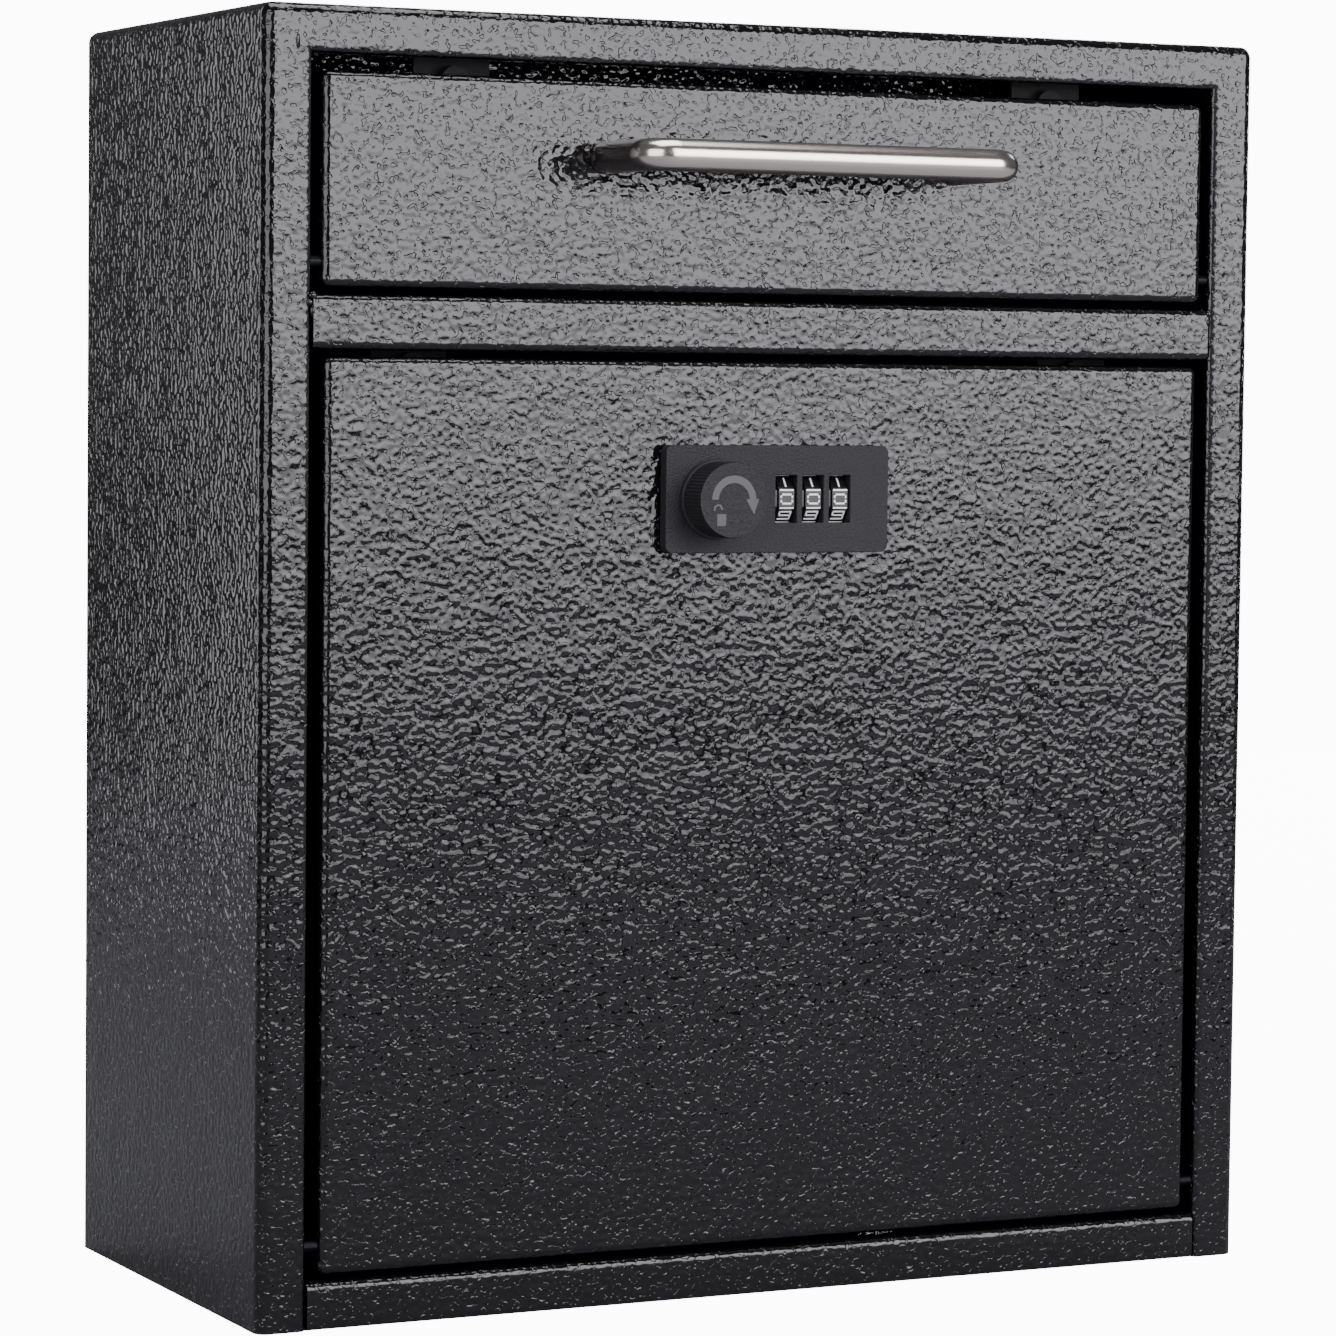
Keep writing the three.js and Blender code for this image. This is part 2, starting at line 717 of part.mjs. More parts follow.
function makeFaceplate() {
  const x = [lockX - plateWidth / 2, lockX + plateWidth / 2];
  const z = [lockZ - plateHeight / 2, lockZ + plateHeight / 2];
  const r = plateCorner;
  const plate = alongY(roundedRectangle(x, z, [r, r, r, r]), faceY, -weldGap);
  const windows = wheelX.map((centre) =>
    box(
      [centre - windowWidth / 2, centre + windowWidth / 2],
      [faceY - past, past],
      [lockZ - windowHeight / 2, lockZ + windowHeight / 2],
    ),
  );
  const windowHalf = windowWidth / 2 + wheelClear;
  const wheelHalf = wheelRadius + wheelClear;
  const hollow = box(
    [wheelX[0] - windowHalf, wheelX[2] + windowHalf],
    [faceY + plateSkin, past],
    [lockZ - wheelHalf, lockZ + wheelHalf],
  );
  const bore = rodY(spindleRadius + screwPlay, faceY - past, past, knobX, lockZ);
  const taps = [-clampScrewX, clampScrewX].map((offset) =>
    rodY(smallScrewRadius + screwPlay, plateSkin - plateThickness, past, lockX + offset, lockZ),
  );
  return cut(plate, ...windows, hollow, bore, ...taps);
}
place("lock_faceplate", makeFaceplate(), ...blackPlastic);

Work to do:
Please set down all the data word for word.

Correct response:
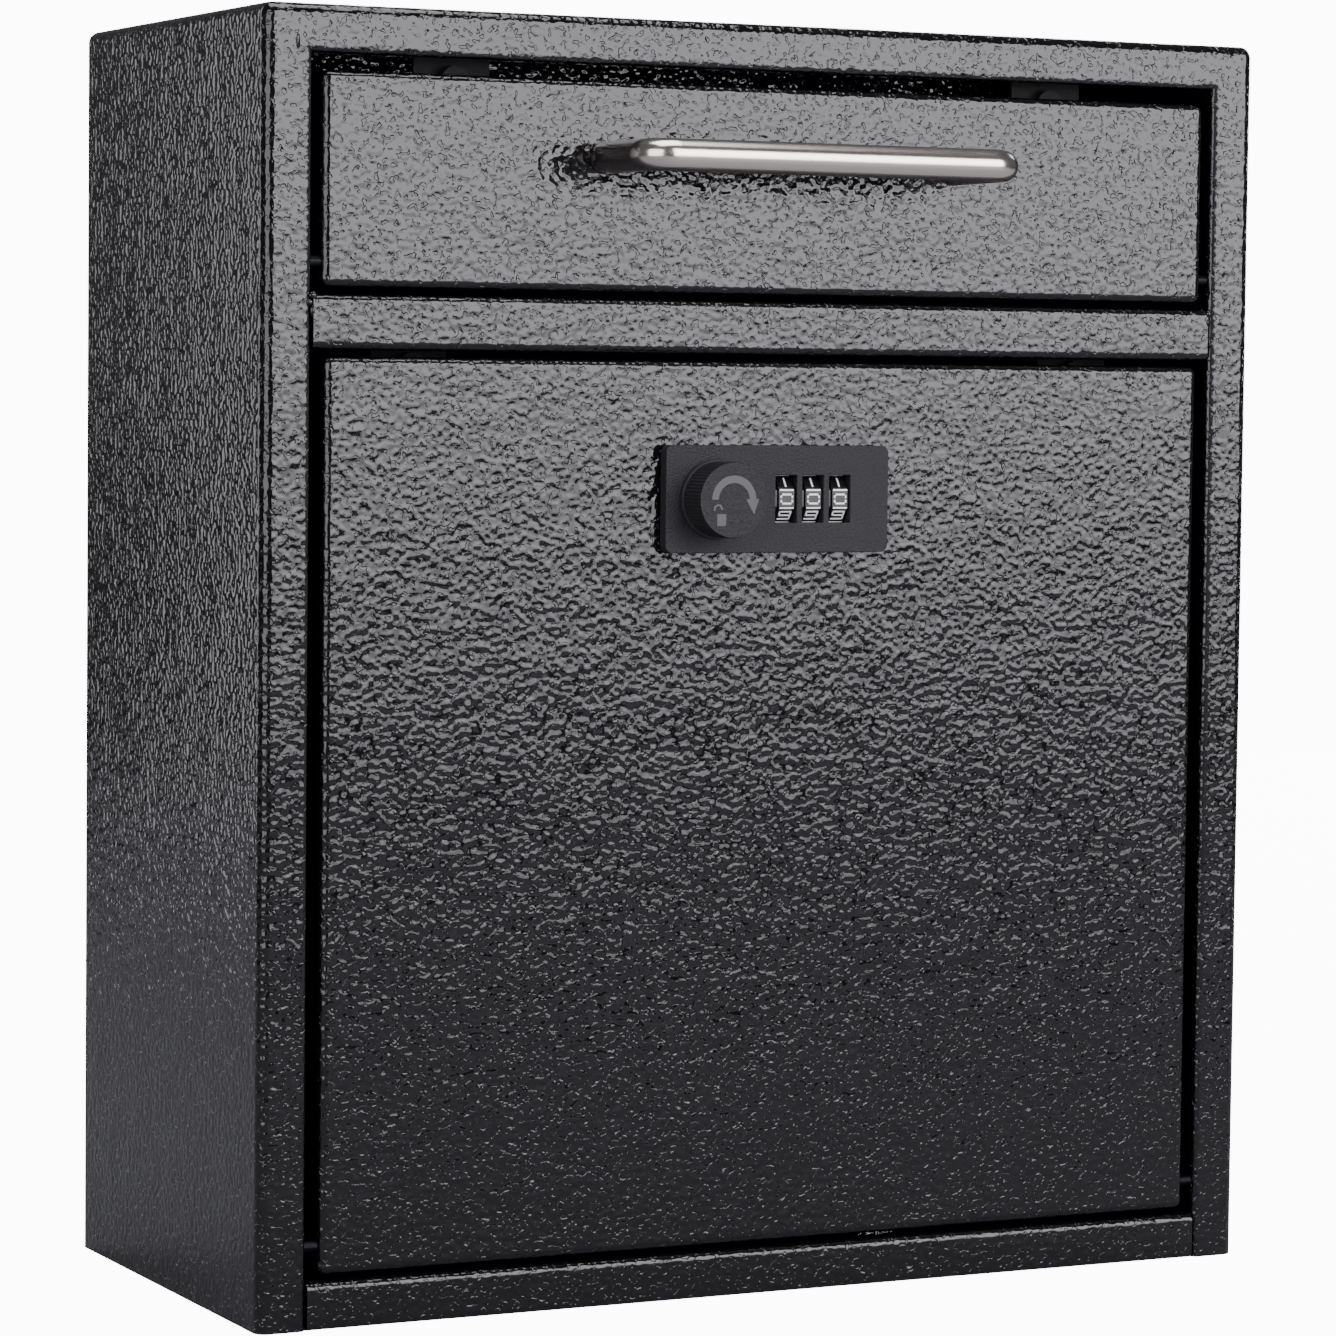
Keep writing the three.js and Blender code for this image. This is part 2, starting at line 717 of part.mjs. More parts follow.
function makeFaceplate() {
  const x = [lockX - plateWidth / 2, lockX + plateWidth / 2];
  const z = [lockZ - plateHeight / 2, lockZ + plateHeight / 2];
  const r = plateCorner;
  const plate = alongY(roundedRectangle(x, z, [r, r, r, r]), faceY, -weldGap);
  const windows = wheelX.map((centre) =>
    box(
      [centre - windowWidth / 2, centre + windowWidth / 2],
      [faceY - past, past],
      [lockZ - windowHeight / 2, lockZ + windowHeight / 2],
    ),
  );
  const windowHalf = windowWidth / 2 + wheelClear;
  const wheelHalf = wheelRadius + wheelClear;
  const hollow = box(
    [wheelX[0] - windowHalf, wheelX[2] + windowHalf],
    [faceY + plateSkin, past],
    [lockZ - wheelHalf, lockZ + wheelHalf],
  );
  const bore = rodY(spindleRadius + screwPlay, faceY - past, past, knobX, lockZ);
  const taps = [-clampScrewX, clampScrewX].map((offset) =>
    rodY(smallScrewRadius + screwPlay, plateSkin - plateThickness, past, lockX + offset, lockZ),
  );
  return cut(plate, ...windows, hollow, bore, ...taps);
}
place("lock_faceplate", makeFaceplate(), ...blackPlastic);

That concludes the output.